President Dr. Robert Vartabedian announced the new theme for the General Session from last year’s “You Can’t Keep a Griffon Down,” to the new theme for 2012 “We’re Back.”

Each year Vartabedian addresses faculty and staff just before the fall session begins. The president’s speech usually includes a “state of the campus” type speech. The General Session for fall 2012 happened August 20 at 8:30 a.m. in the Fulkerson Center.

“We have weathered a very substantial financial storm over the last four years,” Vartabedian said. “We are not out of the woods yet, but our financial future is improving.

During his address he outlined the reasons for what he labeled “measured optimism.” The first item credited was the $750,000 annual boost to Western’s budget funded by new student fees which were approved recently by the Student Government Association.

The name given to this SGA legislation is the Student Success Act.
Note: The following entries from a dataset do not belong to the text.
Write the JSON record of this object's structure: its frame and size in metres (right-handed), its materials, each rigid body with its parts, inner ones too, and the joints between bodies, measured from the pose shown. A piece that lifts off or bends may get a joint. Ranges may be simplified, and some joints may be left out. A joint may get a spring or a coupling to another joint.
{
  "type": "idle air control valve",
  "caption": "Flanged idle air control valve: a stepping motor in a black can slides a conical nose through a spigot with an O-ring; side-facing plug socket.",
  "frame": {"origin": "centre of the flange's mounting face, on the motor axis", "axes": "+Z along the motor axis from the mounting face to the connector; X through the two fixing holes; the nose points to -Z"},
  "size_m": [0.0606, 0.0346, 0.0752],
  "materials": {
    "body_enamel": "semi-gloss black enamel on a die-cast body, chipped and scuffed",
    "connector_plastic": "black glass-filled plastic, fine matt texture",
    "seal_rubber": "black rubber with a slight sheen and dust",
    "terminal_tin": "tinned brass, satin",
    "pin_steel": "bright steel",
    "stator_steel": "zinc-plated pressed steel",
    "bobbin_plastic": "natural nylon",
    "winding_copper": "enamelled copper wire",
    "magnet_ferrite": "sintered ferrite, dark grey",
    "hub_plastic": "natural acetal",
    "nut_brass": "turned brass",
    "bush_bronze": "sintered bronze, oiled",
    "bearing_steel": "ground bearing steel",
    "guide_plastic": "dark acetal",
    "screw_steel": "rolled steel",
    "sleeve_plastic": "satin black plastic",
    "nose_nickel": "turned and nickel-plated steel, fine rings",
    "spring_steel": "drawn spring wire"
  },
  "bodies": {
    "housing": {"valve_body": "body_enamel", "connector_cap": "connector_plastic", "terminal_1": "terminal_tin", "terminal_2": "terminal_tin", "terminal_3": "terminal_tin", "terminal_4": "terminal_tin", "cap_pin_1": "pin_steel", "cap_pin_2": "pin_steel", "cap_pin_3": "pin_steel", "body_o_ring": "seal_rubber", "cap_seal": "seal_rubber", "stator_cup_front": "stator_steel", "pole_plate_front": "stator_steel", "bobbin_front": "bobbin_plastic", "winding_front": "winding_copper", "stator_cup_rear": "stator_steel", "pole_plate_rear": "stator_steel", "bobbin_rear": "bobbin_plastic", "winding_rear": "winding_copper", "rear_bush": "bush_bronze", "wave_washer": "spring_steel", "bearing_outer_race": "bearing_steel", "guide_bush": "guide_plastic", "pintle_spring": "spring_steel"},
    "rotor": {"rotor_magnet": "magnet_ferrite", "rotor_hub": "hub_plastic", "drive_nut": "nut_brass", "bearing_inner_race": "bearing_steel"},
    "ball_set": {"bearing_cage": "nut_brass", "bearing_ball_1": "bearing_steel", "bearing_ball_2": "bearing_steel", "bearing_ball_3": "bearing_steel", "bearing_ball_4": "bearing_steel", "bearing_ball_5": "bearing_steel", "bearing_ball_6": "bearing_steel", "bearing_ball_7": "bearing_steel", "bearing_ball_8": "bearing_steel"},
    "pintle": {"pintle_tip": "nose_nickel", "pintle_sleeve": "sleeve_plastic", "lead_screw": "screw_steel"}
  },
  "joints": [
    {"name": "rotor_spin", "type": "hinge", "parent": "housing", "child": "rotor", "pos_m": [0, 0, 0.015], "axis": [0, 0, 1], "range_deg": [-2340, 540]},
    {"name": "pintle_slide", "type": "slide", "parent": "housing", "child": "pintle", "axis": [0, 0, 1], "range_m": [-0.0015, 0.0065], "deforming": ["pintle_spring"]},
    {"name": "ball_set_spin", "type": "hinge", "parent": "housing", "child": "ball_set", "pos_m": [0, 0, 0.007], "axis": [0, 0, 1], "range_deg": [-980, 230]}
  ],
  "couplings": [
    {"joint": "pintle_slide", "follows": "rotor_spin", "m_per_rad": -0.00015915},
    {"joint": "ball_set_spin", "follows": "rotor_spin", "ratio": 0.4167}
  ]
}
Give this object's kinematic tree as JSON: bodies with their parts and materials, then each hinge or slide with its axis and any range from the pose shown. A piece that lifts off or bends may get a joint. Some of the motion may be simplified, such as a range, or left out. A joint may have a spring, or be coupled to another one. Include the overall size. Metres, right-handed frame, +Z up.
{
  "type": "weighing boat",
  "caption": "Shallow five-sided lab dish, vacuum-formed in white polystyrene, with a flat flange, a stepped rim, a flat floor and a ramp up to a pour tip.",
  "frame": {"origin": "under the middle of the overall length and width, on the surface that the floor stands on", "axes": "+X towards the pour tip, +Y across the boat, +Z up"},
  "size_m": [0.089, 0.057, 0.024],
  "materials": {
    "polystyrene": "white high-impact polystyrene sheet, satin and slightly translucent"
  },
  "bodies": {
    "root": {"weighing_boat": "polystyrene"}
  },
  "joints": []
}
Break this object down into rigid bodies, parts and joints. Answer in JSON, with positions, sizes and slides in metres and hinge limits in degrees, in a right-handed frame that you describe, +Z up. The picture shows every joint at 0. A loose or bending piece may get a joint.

Vartabedian noted that he thought the name was fitting because it “will lead to and protect student success at Western.”

The Missouri State Legislature also is helping Western with an $500,000 increase of equity funding for this year. Students and faculty who have been keeping track have followed what was a proposed 12.5 percent cut as it turn into a half million dollar gain. The legislators also helped us by passing a new higher education funding formula which according to Vartabedian can only help Western considering our current position.

Local businesses have also assisted Western with its bottom line by forming a partnership designed to hire and keep graduates employed locally and keep them here. This partnership’s value was estimated to return benefits to Western of an estimated one million dollars.

The last reason for Vartabedian’s “measured optimism” is a new increase in cigarette tax which promises 30 percent of new revenues generated will go to higher education. At the same time, however, Western and the City of St. Joseph are considering smoking bans on and off campus.

None of these income generators existed last year.

“Last year’s speech was a bummer,” Vartabedian said. “A real downer.” This year’s speech however did point out some good news from the past.

Western’s student population has hit record numbers for seven consecutive years. The campus has developed what the president considers high profile partnerships. He referenced the Chiefs having their third successful training camp at Western and the developing relationship between Western and the Rocky Mountain Chocolate Factory.

He also mentioned that during those times of budget cuts over $65 million has been invested in capitol construction on campus. The most recent of those was the renovation of the Baker Fitness Center.

“All of this did not happen by chance,” Vartabedian said. “It took the effort of those in this audience.”